The other friend was writing a year-by-year history of Disneyland and stopped for a similar reason.

Ron Heminiger, long time Disney executive (and former cast member of the Indian village at Disneyland where his father was the chief), allowed me to interview him under the promise that I would never print any of the information until he wrote his book.

He had boxes of slides, 8mm film, notes, documents, letters and more. When he was pushed out of Walt Disney World, like so many other senior executives, he disappeared somewhere out in the southwest with his memories of early Disneyland and early Walt Disney World. That was now almost 25 years ago.

Writing a book is hard. Getting it published is hard. Marketing it is hard. So many would-be authors never get beyond getting people excited that they are writing a book.

I remember the late Disney Archivist Dave Smith sharing with me his plans to put together a book of the love letters between Walt and his wife Lillian while Walt was in New York working on Steamboat Willie. Not only did these letters show the genuine affection between these two young people separated by an entire continent, but there was a wonderful perspective on the day-to-day struggles getting the cartoon finished and distributed. Disney Editions turned it down because they felt it would only appeal to a niche market.

If all that doesn't make you sad enough, then realize that the Disney Archives has a huge collection of unpublished manuscripts, including the biography of Walt Disney written by Larry Watkin before the Disney Studios decided to use Bob Thomas instead.
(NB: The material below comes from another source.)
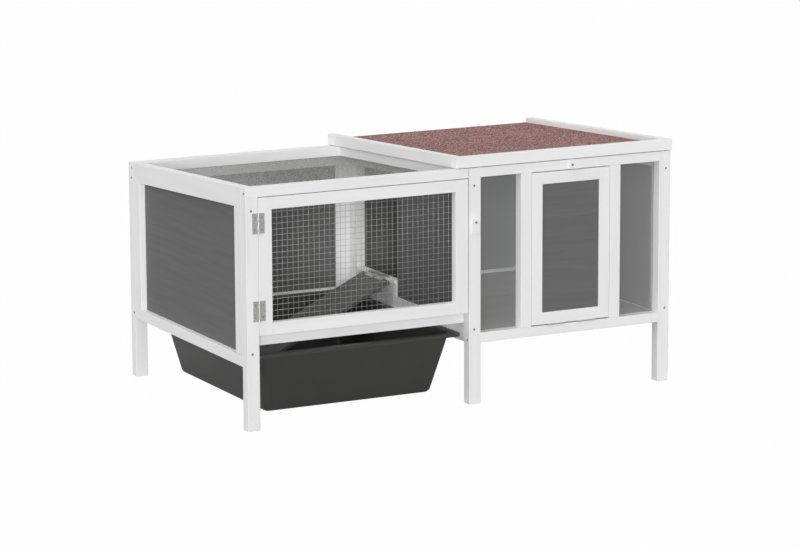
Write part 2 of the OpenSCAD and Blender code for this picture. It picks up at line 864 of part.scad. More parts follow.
leg_front_left();
leg_rear_left();
leg_front_middle();
leg_rear_middle();
leg_front_right();
leg_rear_right();
left_side_rails();
left_side_stiles();
left_side_panel();
run_top_front_rail();
run_top_back_rail();
run_top_right_rail();
run_top_net();
run_front_bottom_rail();
run_back_bottom_rail();
run_back_upper_rail();
run_back_stiles();
run_back_panel();
divider_bottom_rail();
divider_top_rail();
divider_jamb();
divider_panel();
sill_board();
sill_cap();
tub_runners();
tub();
ramp_board();
ramp_hinge_base();
ramp_hinge_leaves();
door_stiles();
door_rails();
door_net();
door_hinge_base();
door_hinge_leaves();
door_button();
flap_button();
button_screws();
hutch_top_rail();
hutch_bottom_rail();
window_stiles();
window_panes();
flap_stiles();
flap_rails();
flap_panel();
flap_hinge_base();
flap_hinge_leaves();
hutch_back_rails();
hutch_back_panel();
right_side_rails();
right_side_stiles();
right_side_panel();
hutch_floor();
floor_battens();
roof_board();
roof_felt();
roof_trim_front();
roof_trim_sides();
roof_hinge_base();
roof_hinge_leaves();
frame_screws();
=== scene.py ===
"""Dresses a raised rabbit hutch and its net-topped run.

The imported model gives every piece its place. Each class below dresses one sub-assembly:
it takes the pieces' places from the frame, models what the plain solids lack, such as
eased edges, wire nets, screw slots and the tub's rolled rim, and gives each its finish.
"""

from __future__ import annotations

import logging
import math
from collections.abc import Iterator
from contextlib import contextmanager
from dataclasses import dataclass, field
from enum import Enum

import bmesh
import bpy
from mathutils import Matrix, Vector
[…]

Certainly there are a plethora of Disney books that have been published, but I still mourn for some really good ones that never were produced for all of us to enjoy and gain new insight into the many worlds of Disney.

 

Comments

  1. By carolinakid

    Damn, I definitely would have purchased your and Cawley’s book on the Disney animated features. Maybe someday that book will still be written. I know I absolutely treasured Leonard Maltin’s book on the Disney features when it came out in the 1970s. I was in grade school and it solidified my love for the Walt era Disney films.